I complain far less then I used to. At this point things happen and all I can think is "Palm Trees"....

Almost 4 months ago I wrote the above, some how it never actually got posted. Odds are I fell asleep on a layover and completely forgot....

Now, it has been almost 6 months since I left Virginia to set out on this crazy adventure, the not so glamorous life of a flight attendant. Haha, 2 weeks after graduation I hadn't had a meltdown yet. I'd say the meltdown came when I had to call home to ask my parents for help financially. Something I have always prided myself in never having to do. But when you have bills to pay and you can't pick up anymore trips because you are required to have 10 days off a month and you've eaten the last box of Mac n Cheese, THAT is when you officially have to suck it up, swallow your pride and call home and admit defeat. My parents have been amazing doing what they can to support me through these last few months. It has absolutely been an adjustment. I went from being able to spend money and not having to worry about anything to literally counting pennies and praying I can make it to the 15th or the 31st without calling home.... that hasn't happened yet. Mom and Dad have had to swoop in multiple times at this point, but I've gotten to the point that sometimes you have to ask for help and not that I'm at all okay with it still, but things could be so much worse and would be if I didn't call home.

In the last 4 months since FA Graduation I have learned the hardest of lessons, cried the hardest because I miss home and being broke ROYALLY sucks, cried because of how hard I was laughing with Grace and Kala, my jaw has dropped straight to the ground hearing some of the trash that has happened to us, I have learned to appreciate the simple things in life, I have gotten back in touch with the girl I once was that just enjoyed not having to spend money and instead enjoys the outdoors and venturing to new areas, whether it be a park on the other side of Dallas or Lake Grapevine, and I have made some of the best most unforgettable memories with my best friends... all because we are so broke and having to entertain ourselves in the most creative of ways.
One day when we are all hanging out and reminiscing of the "post graduation" days our kids will be so mortified and embarrassed at some of the things their moms did to A) entertain, B) threw together for dinner on a layover or even at home (because that's what was left) or C) how much debt we racked up in such a short period of time and how fast our credit scores tanked because of said debt. But we will be able to laugh at ourselves because all of this ever even happened and at some point we finally made it out of this forever deep hole we have dug. We still aren't there. The light is at the end of the tunnel, we just still can't see it, but we know its there.... somewhere. And that's what we are holding onto at this point, because quite frankly we can't afford to hold onto anything else. HA!

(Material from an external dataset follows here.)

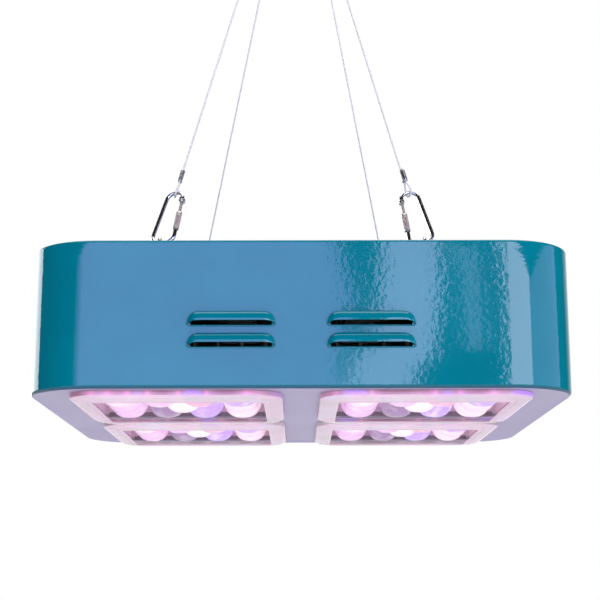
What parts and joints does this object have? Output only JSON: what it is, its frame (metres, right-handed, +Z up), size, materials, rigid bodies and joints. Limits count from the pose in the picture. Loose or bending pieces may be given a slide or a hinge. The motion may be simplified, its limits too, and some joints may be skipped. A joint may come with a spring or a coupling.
{
  "type": "led grow light",
  "caption": "Hanging LED grow light: louvred sheet-steel housing, lens modules in its lamp plate, top fans, and wire ropes with screw-gate carabiners that meet in a hanging ring.",
  "frame": {"origin": "the point of the hanging ring that rests on the ceiling hook", "axes": "+Z up, -Y to the louvred front, +X to the right seen from the front"},
  "size_m": [0.33, 0.3119, 0.4577],
  "materials": {
    "teal_paint": "gloss teal paint with slight orange peel",
    "white_paint": "satin white paint, lilac in the lamp light",
    "clear_cover": "clear gloss lens cover",
    "lens_plastic": "clear moulded lenses, lit pink and violet",
    "board_white": "white solder mask",
    "heat_sink_aluminium": "plain extruded",
    "driver_case": "satin",
    "black_plastic": "satin black",
    "guard_wire": "plated wire",
    "hardware_steel": "polished",
    "rope_steel": "stranded wire",
    "ferrule_aluminium": "crimped"
  },
  "bodies": {
    "ring": {"hang_ring": "hardware_steel"},
    "lamp": {"housing_shell": "teal_paint", "lamp_plate": "white_paint", "lens_cover_front_left": "clear_cover", "lens_cover_front_right": "clear_cover", "lens_cover_rear_left": "clear_cover", "lens_cover_rear_right": "clear_cover", "lens_array_front_left": "lens_plastic", "lens_array_front_right": "lens_plastic", "lens_array_rear_left": "lens_plastic", "lens_array_rear_right": "lens_plastic", "led_board_front_left": "board_white", "led_board_front_right": "board_white", "led_board_rear_left": "board_white", "led_board_rear_right": "board_white", "heat_sink_front": "heat_sink_aluminium", "heat_sink_rear": "heat_sink_aluminium", "led_driver_front": "driver_case", "led_driver_rear": "driver_case", "fan_frame_left": "black_plastic", "fan_frame_right": "black_plastic", "fan_guard_left": "guard_wire", "fan_guard_right": "guard_wire", "power_inlet": "black_plastic", "switch_frame": "black_plastic", "hang_eye_front_left": "hardware_steel", "hang_eye_front_right": "hardware_steel", "hang_eye_rear_left": "hardware_steel", "hang_eye_rear_right": "hardware_steel", "carabiner_hook_front_left": "hardware_steel", "carabiner_hook_front_right": "hardware_steel", "carabiner_hook_rear_left": "hardware_steel", "carabiner_hook_rear_right": "hardware_steel", "carabiner_rivet_front_left": "hardware_steel", "carabiner_rivet_front_right": "hardware_steel", "carabiner_rivet_rear_left": "hardware_steel", "carabiner_rivet_rear_right": "hardware_steel", "wire_rope_front_left": "rope_steel", "wire_rope_front_right": "rope_steel", "wire_rope_rear_left": "rope_steel", "wire_rope_rear_right": "rope_steel", "ferrule_low_front_left": "ferrule_aluminium", "ferrule_low_front_right": "ferrule_aluminium", "ferrule_low_rear_left": "ferrule_aluminium", "ferrule_low_rear_right": "ferrule_aluminium", "ferrule_high_front_left": "ferrule_aluminium", "ferrule_high_front_right": "ferrule_aluminium", "ferrule_high_rear_left": "ferrule_aluminium", "ferrule_high_rear_right": "ferrule_aluminium"},
    "fan_left": {"fan_rotor_left": "black_plastic"},
    "fan_right": {"fan_rotor_right": "black_plastic"},
    "rocker": {"switch_rocker": "black_plastic"},
    "gate_front_left": {"carabiner_gate_front_left": "hardware_steel"},
    "nut_front_left": {"lock_nut_front_left": "hardware_steel"},
    "gate_front_right": {"carabiner_gate_front_right": "hardware_steel"},
    "nut_front_right": {"lock_nut_front_right": "hardware_steel"},
    "gate_rear_left": {"carabiner_gate_rear_left": "hardware_steel"},
    "nut_rear_left": {"lock_nut_rear_left": "hardware_steel"},
    "gate_rear_right": {"carabiner_gate_rear_right": "hardware_steel"},
    "nut_rear_right": {"lock_nut_rear_right": "hardware_steel"}
  },
  "joints": [
    {"name": "lamp_swing", "type": "hinge", "parent": "ring", "child": "lamp", "pos_m": [0, 0, -0.0225], "axis": [1, 0, 0], "range_deg": [-15, 15]},
    {"name": "fan_spin_left", "type": "hinge", "parent": "lamp", "child": "fan_left", "pos_m": [-0.0718, 0, -0.3805], "axis": [0, 0, 1], "continuous": true},
    {"name": "fan_spin_right", "type": "hinge", "parent": "lamp", "child": "fan_right", "pos_m": [0.0782, 0, -0.3805], "axis": [0, 0, 1], "continuous": true},
    {"name": "switch_tilt", "type": "hinge", "parent": "lamp", "child": "rocker", "pos_m": [0.0982, 0.15, -0.4075], "axis": [0, 0, -1], "range_deg": [0, 18]},
    {"name": "gate_open_front_left", "type": "hinge", "parent": "lamp", "child": "gate_front_left", "pos_m": [-0.06866, -0.11784, -0.33229], "axis": [0.3514, 0.8483, -0.3962], "range_deg": [0, 22], "stiffness_Nm_per_rad": 0.02, "springref_deg": -17.19},
    {"name": "nut_lock_front_left", "type": "slide", "parent": "gate_front_left", "child": "nut_front_left", "axis": [-0.1337, -0.3734, -0.918], "range_m": [0, 0.003]},
    {"name": "gate_open_front_right", "type": "hinge", "parent": "lamp", "child": "gate_front_right", "pos_m": [0.0644, -0.11583, -0.33307], "axis": [0, -0.937, 0.3494], "range_deg": [0, 22], "stiffness_Nm_per_rad": 0.02, "springref_deg": -17.19},
    {"name": "nut_lock_front_right", "type": "slide", "parent": "gate_front_right", "child": "nut_front_right", "axis": [0.1238, -0.3467, -0.9298], "range_m": [0, 0.003]},
    {"name": "gate_open_rear_left", "type": "hinge", "parent": "lamp", "child": "gate_rear_left", "pos_m": [-0.06809, 0.11587, -0.33319], "axis": [0, 0.937, 0.3494], "range_deg": [0, 22], "stiffness_Nm_per_rad": 0.02, "springref_deg": -17.19},
    {"name": "nut_lock_rear_left", "type": "slide", "parent": "gate_rear_left", "child": "nut_rear_left", "axis": [-0.1343, 0.3462, -0.9285], "range_m": [0, 0.003]},
    {"name": "gate_open_rear_right", "type": "hinge", "parent": "lamp", "child": "gate_rear_right", "pos_m": [0.06458, 0.11581, -0.333], "axis": [0, -0.9371, -0.349], "range_deg": [0, 22], "stiffness_Nm_per_rad": 0.02, "springref_deg": -17.19},
    {"name": "nut_lock_rear_right", "type": "slide", "parent": "gate_rear_right", "child": "nut_rear_right", "axis": [0.1178, 0.3466, -0.9306], "range_m": [0, 0.003]}
  ]
}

At times I really do miss my old job, but really if I'm completely honest with myself, I just miss the paychecks. I can honestly say if I absolutely adore my job and that's all that keeps me from running home... how much I absolutely love what I do. Not many people ever experience a love and a passion for their job. Most people spend there lives working because it's a means to an end. I wake up every morning and I'm happy and I look forward to going to work and I can't wait to see who I will be working with and I can't wait to interact with my passengers. At work I am 100% myself, that's probably both a good and a bad thing to be totally honest. I get a little too bold sometimes, but all the time I am having an absolute blast, and I always ALWAYS come home with a story.
I have met some of the most interesting, stubborn, rude, awkward, amazing, friendly people I could EVER meet, and I could have only ever met them by being in a tin tube. For example, I had an older lady (and by older I mean my grandmother older) compliment me on how I do my make up last month. So we got to talking about make up and various brands. She told me she would give me the name of a lipstick primer she swears by. And she did, she wrote down her name and phone number and the brand and offered the extra to me, because she always carries an extra in her bag. The SWEETEST passenger I have ever encountered. In June I had a little girl named "Elise" come up to first class with Kye and I and she wanted to help serve the fresh baked cookies to our First Class passengers. Before she did the last row I pinned on my wings and told her she was now officially a junior flight attendant. Nothing will warm your heart like seeing a 7 year old beam with excitement when she gets her first set of wings. It was absolutely precious and that is a moment I will never forget.

I've been coast to coast and have figured out where I never want to go again and where I would love to go back and explore some more. At some point I've going to enjoy my travel privileges more than Nicholas gets to enjoy his... but until then I'm enjoying going back and forth between my two homes and going home with Grace, where we can hangout and enjoy knowing the roads we are on and the free things that there are to do.
Aside from work and traveling! I am officially a Texan, as of August 6th!! Everything has been switched over to Texas. Doing everything I can to not come down with big hair. Yikes.